En 2006, après l’avoir houspillé durement au 1er tour, le PALU n’avait pu apporter l’appui que la Majorité attendait à la candidature de Kabila au second tour. Les chiffres l’attestent.
D’où la grogne ressentie dans les rangs de la Majorité plus fortement dans ceux du PPRD qui a toujours soutenu qu’on lui a volé sa Primature! Ce fut le grand débat du Congrès de Kisangani. La MOEUE l’ignore-t-elle?
En 2011, le succès de Kabila tient à l’image que le Bandundu se fait du président sortant, un homme d’honneur, respectueux de la parole donnée (certes, celle donnée au patriarche Antoine Gizenga en maintenant au pouvoir son parti toute la législature durant), qu’il est resté un homme simple et humble, proche de la population du Bandundu qu’il visite sans cesse, qui a rouvert la route nationale nourricière n°1. Ce qui a donné des arguments à la campagne forte menée en sa faveur non par le seul PALU mais par des fils talentueux de la province.
LA ROUTE NOURRICIERE.
La réouverture de la route nourricière a fait reculer misère et pauvreté dans la province, la population écoule désormais le long de la route auprès des voyageurs «fortunés» les produits de la collecte: feuilles et lianes comestibles, champignons et chikwangues, etc., alors que des produits de commerce venant plus facilement de Kinshasa à commencer par le pain pénètrent désormais jusque dans les villages les plus reculés des centres commerciaux. C’est le cas du pain Victoire... Outre les produits agricoles acheminés plus vite, là où en 2006, ils mettaient un mois avant d’être écoulés dans la Capitale. Sans doute privilégiée plus que n’importe quelle autre province, la province sait qu’elle le doit à Kabila...

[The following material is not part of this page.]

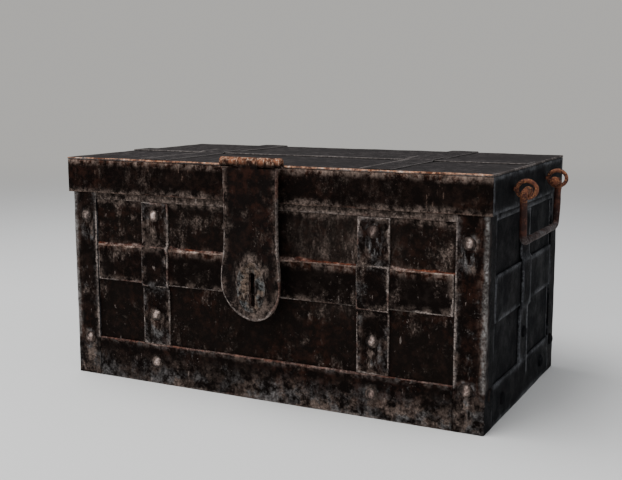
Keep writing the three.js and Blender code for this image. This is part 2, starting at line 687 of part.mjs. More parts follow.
// The leaf on the skirt, bent out and rolled into the two outer knuckles of the barrel.
function haspLeaf() {
  const centre = new THREE.Vector2(HASP_AXIS_OUT, HASP_Z);
  const bend = HASP_Z - LEAF_BEND_DROP;
  const knuckle = HASP_AXIS_OUT - HASP_BARREL_RADIUS;
  const path = [
    new THREE.Vector2(LAY_GAP, bend - LEAF_LENGTH),
    new THREE.Vector2(LAY_GAP, bend),
    new THREE.Vector2(knuckle, HASP_Z - HASP_ROLL_THICKNESS),
    new THREE.Vector2(knuckle, HASP_Z),
    ...rollPoints(centre, HASP_BARREL_RADIUS, Math.PI, -ROLL_SWEEP, ROLL_STEPS),
  ];
  const [left, right] = [HASP_BARREL_LEFT, HASP_BARREL_RIGHT];
  let made = solid(spread(bentStrip(path, -HASP_ROLL_THICKNESS), left, right, ROLLED_EDGE));
  const above = HASP_Z - HASP_BARREL_RADIUS - KNUCKLE_GAP;
  const top = HASP_Z + 2 * HASP_BARREL_RADIUS;
  const out = HASP_AXIS_OUT + 2 * HASP_BARREL_RADIUS;
  const middle = [HASP_KNUCKLE_LEFT - KNUCKLE_GAP, HASP_KNUCKLE_RIGHT + KNUCKLE_GAP];
  made = made.subtract(solid(block(middle, [above, top], [0, out])));
  for (const [from, to] of [[left - OVERRUN, -LEAF_WIDTH / 2], [LEAF_WIDTH / 2, right + OVERRUN]]) {
    made = made.subtract(solid(block([from, to], [0, above], [0, out])));
  }
  for (const x of [-LEAF_RIVET_OFFSET, LEAF_RIVET_OFFSET]) {
    const head = rivetHead(x, bend - LEAF_LENGTH / 2, LAY_GAP + HASP_ROLL_THICKNESS);
    made = made.add(solid(head));
  }
  return piece('hasp_leaf', geometryOf(made), COLOURS.rust);
}

function haspPin() {
  const geometry = peg(HASP_PIN_RADIUS, HASP_BARREL_LEFT - HASP_PIN_END, HASP_BARREL_RIGHT + HASP_PIN_END);
  geometry.rotateY(Math.PI / 2);
  geometry.translate(0, HASP_Z, HASP_AXIS_OUT);
  return piece('hasp_pin', geometry, COLOURS.plate);
}

// The swinging plate's outline: straight sides that flare to a wide end, rounded down to the tip.
function haspOutline() {
  const shape = new THREE.Shape();
  const left = HASP_PLATE_X - HASP_PLATE_WIDTH / 2;
  const right = HASP_PLATE_X + HASP_PLATE_WIDTH / 2;
  const wide = HASP_END_WIDTH / 2;
  const wideLeft = HASP_END_X - wide;
  const wideRight = HASP_END_X + wide;
  const top = HASP_Z - HASP_NECK_DROP;
  const widest = HASP_TIP + HASP_END_HEIGHT;
  const flare = widest + HASP_FLARE_RUN;
  const leave = flare - HASP_FLARE_RUN * HASP_FLARE_EASE;
  const arrive = widest + HASP_FLARE_RUN * HASP_FLARE_EASE;
  const fall = widest - HASP_END_HEIGHT * HASP_END_FULLNESS;
  const tip = HASP_TIP_X;
  shape.moveTo(left, top);
  shape.lineTo(left, flare);
  shape.bezierCurveTo(left, leave, wideLeft, arrive, wideLeft, widest);
  shape.bezierCurveTo(wideLeft, fall, tip - wide * HASP_TIP_FULLNESS_LEFT, HASP_TIP, tip, HASP_TIP);
  shape.bezierCurveTo(tip + wide * HASP_TIP_FULLNESS_RIGHT, HASP_TIP, wideRight, fall, wideRight, widest);
  shape.bezierCurveTo(wideRight, arrive, right, leave, right, flare);
  shape.lineTo(right, top);
  shape.closePath();
  return shape;
}

function slotOutline() {
  const slot = new THREE.Path();
  const end = SLOT_HEIGHT / 2 - SLOT_WIDTH / 2;
  slot.absarc(SLOT_X, SLOT_Z + end, SLOT_WIDTH / 2, 0, Math.PI, false);
  slot.absarc(SLOT_X, SLOT_Z - end, SLOT_WIDTH / 2, Math.PI, 2 * Math.PI, false);
  slot.closePath();
  return slot;
}

// The plate with its finger rolled into the middle knuckle.
function haspPlate() {
  const outline = haspOutline();
  outline.holes.push(slotOutline());
  const flat = slab(outline, HASP_BACK, HASP_FACE, HASP_EDGE);
  const centre = new THREE.Vector2(HASP_AXIS_OUT, HASP_Z);
  const path = [
    new THREE.Vector2(HASP_FACE, HASP_Z - HASP_NECK_DROP - HASP_BARREL_RADIUS),
    new THREE.Vector2(HASP_FACE, HASP_Z - HASP_NECK_DROP),
    new THREE.Vector2(HASP_AXIS_OUT + HASP_BARREL_RADIUS, HASP_Z - HASP_ROLL_START),
    new THREE.Vector2(HASP_AXIS_OUT + HASP_BARREL_RADIUS, HASP_Z),
    ...rollPoints(centre, HASP_BARREL_RADIUS, 0, ROLL_SWEEP, ROLL_STEPS),
  ];
  const finger = bentStrip(path, HASP_ROLL_THICKNESS);
  const knuckle = spread(finger, HASP_KNUCKLE_LEFT, HASP_KNUCKLE_RIGHT, ROLLED_EDGE);
  return piece('hasp_plate', geometryOf(solid(flat).add(solid(knuckle))), COLOURS.hasp);
}

// The raised oval round the slot.
function haspBoss() {
  const oval = new THREE.Shape();
  const y = SLOT_Z + BOSS_ABOVE_SLOT;
  oval.absellipse(BOSS_X, y, BOSS_WIDTH / 2, BOSS_HEIGHT / 2, 0, 2 * Math.PI, false);
  oval.holes.push(slotOutline());
  const back = HASP_FACE + LAY_GAP;
  const rise = (BOSS_RISE - BOSS_LAND) / 2;
  const made = new THREE.ExtrudeGeometry(oval, {
    depth: BOSS_LAND,
    bevelThickness: rise,
    bevelSize: BOSS_SLOPE,
    bevelOffset: -BOSS_SLOPE,
    bevelSegments: BOSS_SLOPE_STEPS,
    curveSegments: OUTLINE_STEPS,
  });
  made.translate(0, 0, back + rise);
  return piece('hasp_boss', made, COLOURS.hasp);
}

// Handles

function handleEye(name, x) {
  const middle = EYE_HOLE_RADIUS + EYE_BAR_RADIUS;
  const ring = new THREE.TorusGeometry(middle, EYE_BAR_RADIUS, EYE_BAR_SIDES, EYE_STEPS);
  ring.scale(1, EYE_HOLE_HEIGHT / (2 * EYE_HOLE_RADIUS), 1);
  ring.rotateY(Math.PI / 2);
  ring.translate(x, EYE_Z, EYE_OUT);
  const inside = -SKIRT_THICKNESS - LAY_GAP;
  const shank = peg(EYE_BAR_RADIUS, inside, EYE_OUT - EYE_HOLE_RADIUS - EYE_BAR_RADIUS, x, EYE_Z);
  const head = peg(EYE_HEAD_RADIUS, inside - EYE_HEAD_HEIGHT, inside, x, EYE_Z);
  return piece(name, geometryOf(solid(ring).add(solid(shank)).add(solid(head))), COLOURS.rust);
}

function bail(name) {
  const eye = EYE_SPACING / 2;
  const end = eye - BAIL_END_INSIDE_EYE;
  const leg = eye + BAIL_LEG_OUTSIDE_EYE;
  const grip = BAIL_Z - BAIL_DROP;
  const corners = [
    new THREE.Vector3(-end, BAIL_Z, BAIL_OUT),
    new THREE.Vector3(-leg, BAIL_Z, BAIL_OUT),
    new THREE.Vector3(-leg + BAIL_TAPER, grip, BAIL_OUT),
    new THREE.Vector3(leg - BAIL_TAPER, grip, BAIL_OUT),
    new THREE.Vector3(leg, BAIL_Z, BAIL_OUT),
    new THREE.Vector3(end, BAIL_Z, BAIL_OUT),
  ];
  const bends = [BAIL_TOP_BEND, BAIL_GRIP_BEND, BAIL_GRIP_BEND, BAIL_TOP_BEND];
  let made = solid(bar(corners, bends, BAIL_BAR_RADIUS));
  for (const side of [-1, 1]) {
    const knob = new THREE.SphereGeometry(BAIL_KNOB_RADIUS, KNOB_SIDES, KNOB_SIDES / 2);
    knob.scale(BAIL_KNOB_THICKNESS / (2 * BAIL_KNOB_RADIUS), 1, 1);
    knob.translate(side * end, BAIL_Z, BAIL_OUT);
    made = made.add(solid(knob));
  }
  return piece(name, geometryOf(made), COLOURS.grip);
}

// The whole strongbox

const box = new THREE.Group();
box.name = 'strongbox';

function mount(turn, distance, ...meshes) {
  const side = board(turn, distance);
  side.board.add(...meshes);
  box.add(side);
}

box.add(floorTray());
for (const [name, x, y] of [
  ['corner_angle_front_right', 1, 1],
  ['corner_angle_front_left', -1, 1],
  ['corner_angle_back_right', 1, -1],
  ['corner_angle_back_left', -1, -1],
]) {
  box.add(cornerAngle(name, x, y, y < 0));
}

const frontHalf = CORNER_EDGE_X - BUTT_GAP;
const sideHalf = CORNER_EDGE_Y - BUTT_GAP;
const midFrontHalf = CORNER_EDGE_X - MID_BAND_END_GAP;
const midSideHalf = CORNER_EDGE_Y - MID_BAND_END_GAP;
const rivets = frontRivets();

mount(
  FRONT,
  WALL_Y,
  panel('panel_front', WALL_X, COLOURS.plate, [...rivets, ...stapleHoles()]),
  band('band_bottom_front', frontHalf, 0, BOTTOM_BAND_FRONT, COLOURS.strap, {
    holes: rivets.filter((place) => place.name.startsWith('rivet_band')),
  }),
  band('band_mid_front', midFrontHalf, ...FRONT_MID_BAND, COLOURS.strap, {
    holes: stapleHoles(),
  }),
  band('band_top_front', frontHalf, TOP_BAND_LOW, WALL_HEIGHT, COLOURS.strap),
  lockStaple(),
);
for (const [side, x] of [['left', -WALL_STRAP_OFFSET], ['right', WALL_STRAP_OFFSET]]) {
  const frontX = FRONT_STRAP_X[side];
  const holes = STRAP_RIVET_HEIGHTS.map((y) => ({ x: frontX, y }));
  const strap = `strap_front_${side}`;
  mount(
    FRONT,
    WALL_Y,
    wallStrap(strap, frontX, WALL_STRAP_WIDTH, BOTTOM_BAND_FRONT, FRONT_MID_BAND, COLOURS.strap, { holes }),
  );
  mount(BACK, WALL_Y, hingeStrap(`strap_hinge_${side}`, -x));
  mount(BACK, 0, lidCrossStrap(`lid_strap_${side}`, -x), hingePin(`hinge_pin_${side}`, -x));
}
for (const place of rivets) {
  const mesh = piece(place.name, rivet(place.grip), COLOURS.strap);
  mesh.position.set(place.x, place.y, STRAP_FACE);
  mount(FRONT, WALL_Y, mesh);
}

const backHeads = [-1, 1].map((side) => ({ x: side * WALL_STRAP_OFFSET, y: BAND_RIVET_HEIGHT }));
mount(
  BACK,
  WALL_Y,
  panel('panel_back', WALL_X, COLOURS.plate),
  band('band_bottom_back', frontHalf, 0, BOTTOM_BAND_FRONT, COLOURS.strap, { heads: backHeads }),
  band('band_mid_back', midFrontHalf, ...FRONT_MID_BAND, COLOURS.strap),
  band('band_top_back', frontHalf, TOP_BAND_LOW, WALL_HEIGHT, COLOURS.strap),
);

const sideHeads = [-1, 1].map((side) => ({ x: side * SIDE_BAND_RIVET_OFFSET, y: SIDE_BAND_RIVET_HEIGHT }));
for (const [side, turn] of [['left', LEFT], ['right', RIGHT]]) {
  const strapHeads = [{ x: 0, y: SIDE_STRAP_RIVET_HEIGHT }];
  mount(
    turn,
    WALL_X,
    panel(`panel_${side}`, WALL_Y - WALL_THICKNESS - BUTT_GAP, COLOURS.side),
    band(`band_bottom_${side}`, sideHalf, 0, BOTTOM_BAND_SIDE, COLOURS.side, { heads: sideHeads }),
    band(`band_mid_${side}`, midSideHalf, ...SIDE_MID_BAND, COLOURS.side),
    band(`band_top_${side}`, sideHalf, TOP_BAND_LOW, WALL_HEIGHT, COLOURS.side),
    wallStrap(`strap_${side}`, 0, SIDE_STRAP_WIDTH, BOTTOM_BAND_SIDE, SIDE_MID_BAND, COLOURS.side, {
      heads: strapHeads,
    }),
  );
  const shift = side === 'right' ? HANDLE_SHIFT : -HANDLE_SHIFT;
  const eyes = [shift - EYE_SPACING / 2, shift + EYE_SPACING / 2];
  const handle = bail(`handle_bail_${side}`);
  handle.position.x = shift;
  mount(
    turn,
    LID_X,
    skirt(`lid_skirt_${side}`, LID_Y - SKIRT_THICKNESS - BUTT_GAP, COLOURS.side, eyes),
    ...eyes.map((x, i) => handleEye(`handle_eye_${side}_${i + 1}`, x)),
    handle,
  );
}

box.add(lidPlate(), lidLongStrap());
mount(BACK, LID_Y, skirt('lid_skirt_back', LID_X, COLOURS.plate));
mount(FRONT, LID_Y, skirt('lid_skirt_front', LID_X, COLOURS.plate));
mount(FRONT, LID_Y, haspLeaf(), haspPin(), haspPlate(), haspBoss());

export default box;
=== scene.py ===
# %% [markdown]
# # An old iron strongbox
# A riveted box of blackened iron plate, bound with straps, with a deep lid, a swinging hasp and two bail
# handles. The pieces come from a packed solid model with exact sizes and hinges. This script makes each
# one again as forged and worn iron, sets up a soft studio and puts the camera where the photograph was
# taken from.

import json
import math

import bmesh
import bpy
import numpy as np
from mathutils import Matrix, Quaternion, Vector, noise

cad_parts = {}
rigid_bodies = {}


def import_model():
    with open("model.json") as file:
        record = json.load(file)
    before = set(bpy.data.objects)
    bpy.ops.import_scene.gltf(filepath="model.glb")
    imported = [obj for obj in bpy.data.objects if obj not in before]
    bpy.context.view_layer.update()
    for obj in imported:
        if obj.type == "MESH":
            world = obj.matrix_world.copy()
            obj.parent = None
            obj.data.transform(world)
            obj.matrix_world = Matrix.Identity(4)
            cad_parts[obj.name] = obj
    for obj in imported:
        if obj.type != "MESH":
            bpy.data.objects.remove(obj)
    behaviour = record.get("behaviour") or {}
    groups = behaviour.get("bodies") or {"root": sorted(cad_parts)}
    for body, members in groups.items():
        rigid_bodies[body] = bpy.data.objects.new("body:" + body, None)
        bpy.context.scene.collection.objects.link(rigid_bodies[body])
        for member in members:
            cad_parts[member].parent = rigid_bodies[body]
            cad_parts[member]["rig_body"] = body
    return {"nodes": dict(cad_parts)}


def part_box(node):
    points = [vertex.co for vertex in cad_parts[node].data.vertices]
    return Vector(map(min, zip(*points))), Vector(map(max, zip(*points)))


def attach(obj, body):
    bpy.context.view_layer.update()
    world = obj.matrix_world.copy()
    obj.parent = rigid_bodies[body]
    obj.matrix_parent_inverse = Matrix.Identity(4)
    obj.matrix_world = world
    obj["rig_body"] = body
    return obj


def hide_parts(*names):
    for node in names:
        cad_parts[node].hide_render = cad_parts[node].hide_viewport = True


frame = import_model()
nodes = frame["nodes"]
scene = bpy.context.scene
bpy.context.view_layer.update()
print("pieces:", len(nodes))

# %% [markdown]
# ## Camera
# The camera comes first, so that every later picture can be laid beside the photograph. It could be
# placed by eye. Here its place was found by fitting a pinhole camera to the corners of the box, because a
# small error in the angle moves every strap.

# %% Camera
LOOK_DOWN = 8.98
LOOK_LEFT = 26.89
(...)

C’est abusif de poser que la débâcle du PALU devrait entraîner celle de Kabila dans le Bandundu. Aucun politologue de terrain ne l’affirmerait. Ce serait oublier qu’en 2006, dans nombre de circonscriptions électorales de l’ouest de la province, nul n’avait vu l’ombre d’un PALU...
En l’espèce, le pays doit encore se faire entendre.